Where Nate Diaz is without the UFC is anyone’s guess, but it probably wouldn’t include global fame or more money than he ever could have dreamed.

Yet the fortunes that came from the fight game didn’t really change him. Rather than continue to push for more, he looked at how much he had and saw the power in contentment.

He turned down fights that didn’t interest him. He sat out for years on end. He rarely did media interviews. He took up triathlon as a hobby and became obsessed with that sport; one of the toughest men on earth content to race through the California hills against weekend warrior investment bankers and soccer moms.

You couldn’t make him up. In a blood thirsty sport, he is a strict vegan who once at a news conference laughingly admitted that he didn’t know what the word “irony” meant.

“I come from a place with no money and you give me too much money,” Diaz said. “I don’t give a [expletive] about making more. I am doing better than I was ever supposed to do.”

Had he played the game, he could have been even richer. Instead he bristled at what he thought were company men, such as Conor McGregor, who he believed the UFC manufactured while celebrating his wildness.

“All he did was act like me and Nick with an Irish accent,” Diaz said.

At least for now, his UFC career will come to a close. At least publicly, White said there are no hard feelings, a rare concession in a multi-decade test of wills.
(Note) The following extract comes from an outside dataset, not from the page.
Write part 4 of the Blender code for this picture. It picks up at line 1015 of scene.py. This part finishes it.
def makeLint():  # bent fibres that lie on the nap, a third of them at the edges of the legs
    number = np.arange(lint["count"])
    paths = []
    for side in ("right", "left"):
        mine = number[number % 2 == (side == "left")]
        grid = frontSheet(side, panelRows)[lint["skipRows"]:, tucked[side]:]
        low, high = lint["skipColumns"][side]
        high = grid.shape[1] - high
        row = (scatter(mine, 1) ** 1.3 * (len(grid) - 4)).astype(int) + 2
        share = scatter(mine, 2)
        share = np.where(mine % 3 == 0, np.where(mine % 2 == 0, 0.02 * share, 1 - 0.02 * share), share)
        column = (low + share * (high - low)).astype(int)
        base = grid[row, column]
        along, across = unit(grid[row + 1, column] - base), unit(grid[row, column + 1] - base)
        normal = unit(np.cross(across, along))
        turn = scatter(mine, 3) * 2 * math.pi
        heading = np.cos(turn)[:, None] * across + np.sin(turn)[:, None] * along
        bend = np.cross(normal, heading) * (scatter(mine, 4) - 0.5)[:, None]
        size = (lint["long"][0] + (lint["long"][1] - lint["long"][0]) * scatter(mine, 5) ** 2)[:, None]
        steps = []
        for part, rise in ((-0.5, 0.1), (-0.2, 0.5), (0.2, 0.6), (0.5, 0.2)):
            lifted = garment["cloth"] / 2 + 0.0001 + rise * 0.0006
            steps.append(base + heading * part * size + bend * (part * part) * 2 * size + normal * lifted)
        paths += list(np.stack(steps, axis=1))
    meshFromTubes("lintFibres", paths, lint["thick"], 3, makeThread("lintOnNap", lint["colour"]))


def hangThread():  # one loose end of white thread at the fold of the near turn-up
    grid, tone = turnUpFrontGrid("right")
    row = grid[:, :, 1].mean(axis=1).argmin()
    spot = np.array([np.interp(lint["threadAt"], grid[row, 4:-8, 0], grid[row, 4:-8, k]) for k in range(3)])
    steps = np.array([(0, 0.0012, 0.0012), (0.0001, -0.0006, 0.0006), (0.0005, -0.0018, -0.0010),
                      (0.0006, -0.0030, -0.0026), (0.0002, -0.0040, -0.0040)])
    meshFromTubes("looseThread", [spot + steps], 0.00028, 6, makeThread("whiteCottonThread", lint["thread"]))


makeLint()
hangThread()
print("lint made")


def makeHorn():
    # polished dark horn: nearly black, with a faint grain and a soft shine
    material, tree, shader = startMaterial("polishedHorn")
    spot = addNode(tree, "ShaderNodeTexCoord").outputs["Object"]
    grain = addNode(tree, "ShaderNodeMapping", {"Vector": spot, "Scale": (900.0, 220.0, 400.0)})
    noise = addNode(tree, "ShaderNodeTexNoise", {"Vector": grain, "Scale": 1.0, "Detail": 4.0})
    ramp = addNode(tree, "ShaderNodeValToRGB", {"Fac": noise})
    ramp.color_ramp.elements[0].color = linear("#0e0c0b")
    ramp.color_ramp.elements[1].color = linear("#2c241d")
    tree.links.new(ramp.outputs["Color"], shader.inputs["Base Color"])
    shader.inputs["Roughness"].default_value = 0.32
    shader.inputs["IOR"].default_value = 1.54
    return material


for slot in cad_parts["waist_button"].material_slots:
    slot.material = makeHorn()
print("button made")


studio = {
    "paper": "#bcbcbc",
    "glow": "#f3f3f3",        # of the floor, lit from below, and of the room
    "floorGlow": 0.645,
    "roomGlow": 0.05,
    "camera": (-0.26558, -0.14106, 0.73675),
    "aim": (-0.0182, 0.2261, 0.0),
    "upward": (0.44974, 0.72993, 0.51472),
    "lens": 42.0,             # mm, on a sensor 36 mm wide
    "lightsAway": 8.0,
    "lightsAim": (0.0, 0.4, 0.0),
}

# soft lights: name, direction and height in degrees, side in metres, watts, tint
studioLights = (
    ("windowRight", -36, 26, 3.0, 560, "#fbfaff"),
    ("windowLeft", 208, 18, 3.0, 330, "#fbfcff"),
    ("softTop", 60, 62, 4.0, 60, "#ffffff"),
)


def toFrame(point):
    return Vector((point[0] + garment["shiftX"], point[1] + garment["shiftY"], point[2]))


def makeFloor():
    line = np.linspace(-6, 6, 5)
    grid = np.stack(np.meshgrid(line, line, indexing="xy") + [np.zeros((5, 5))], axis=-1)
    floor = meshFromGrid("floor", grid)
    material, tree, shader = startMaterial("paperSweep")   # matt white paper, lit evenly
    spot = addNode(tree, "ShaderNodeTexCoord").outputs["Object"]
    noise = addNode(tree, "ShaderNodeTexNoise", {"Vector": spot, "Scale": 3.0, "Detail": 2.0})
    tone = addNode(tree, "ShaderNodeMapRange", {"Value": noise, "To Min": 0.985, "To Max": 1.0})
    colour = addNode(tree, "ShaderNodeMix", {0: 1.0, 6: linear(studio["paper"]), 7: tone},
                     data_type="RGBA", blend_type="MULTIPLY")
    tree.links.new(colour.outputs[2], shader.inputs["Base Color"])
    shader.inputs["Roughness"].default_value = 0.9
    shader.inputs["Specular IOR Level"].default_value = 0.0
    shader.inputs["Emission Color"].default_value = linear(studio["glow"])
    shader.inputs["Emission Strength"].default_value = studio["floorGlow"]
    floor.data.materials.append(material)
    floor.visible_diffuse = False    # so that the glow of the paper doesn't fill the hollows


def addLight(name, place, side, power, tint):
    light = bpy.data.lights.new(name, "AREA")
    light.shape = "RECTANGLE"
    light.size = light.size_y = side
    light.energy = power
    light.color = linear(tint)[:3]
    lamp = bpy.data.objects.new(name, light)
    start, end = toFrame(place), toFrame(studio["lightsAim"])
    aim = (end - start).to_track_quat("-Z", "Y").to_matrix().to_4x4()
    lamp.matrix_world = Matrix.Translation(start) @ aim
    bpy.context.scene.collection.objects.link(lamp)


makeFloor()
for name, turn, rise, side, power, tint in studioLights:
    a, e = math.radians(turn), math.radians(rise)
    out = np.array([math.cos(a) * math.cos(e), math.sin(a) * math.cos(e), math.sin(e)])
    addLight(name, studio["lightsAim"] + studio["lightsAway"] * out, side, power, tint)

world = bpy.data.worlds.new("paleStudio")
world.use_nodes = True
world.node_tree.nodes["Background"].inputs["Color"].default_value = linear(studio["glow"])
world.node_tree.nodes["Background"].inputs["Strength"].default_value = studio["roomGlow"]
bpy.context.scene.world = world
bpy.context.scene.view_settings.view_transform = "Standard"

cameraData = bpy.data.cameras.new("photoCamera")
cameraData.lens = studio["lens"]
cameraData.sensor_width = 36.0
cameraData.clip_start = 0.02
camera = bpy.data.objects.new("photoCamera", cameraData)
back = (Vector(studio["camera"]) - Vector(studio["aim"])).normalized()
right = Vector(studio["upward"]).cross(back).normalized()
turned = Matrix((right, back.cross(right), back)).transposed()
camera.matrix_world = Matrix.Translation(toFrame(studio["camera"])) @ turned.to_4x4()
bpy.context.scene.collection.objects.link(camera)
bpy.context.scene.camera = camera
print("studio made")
“He’s fought incredible wars for us,” White told Yahoo’s Kevin Iole. “He’s been a big part of this company for a very long time. What more could I ask of Nate Diaz? I wish him all the best in the world. It’s been fun.”

If Diaz comes back one day for a trilogy fight against McGregor (the Irishman won a close decision in the 2016 rematch), no one will be surprised.

First, though, comes Saturday. Whether he walks out victorious or leaking blood as a loser hardly matters. It’s not the result, it’s the respect, and Nate Diaz, this wholly unique fighting hero, is about to leave the UFC on his terms, finally in control of everything.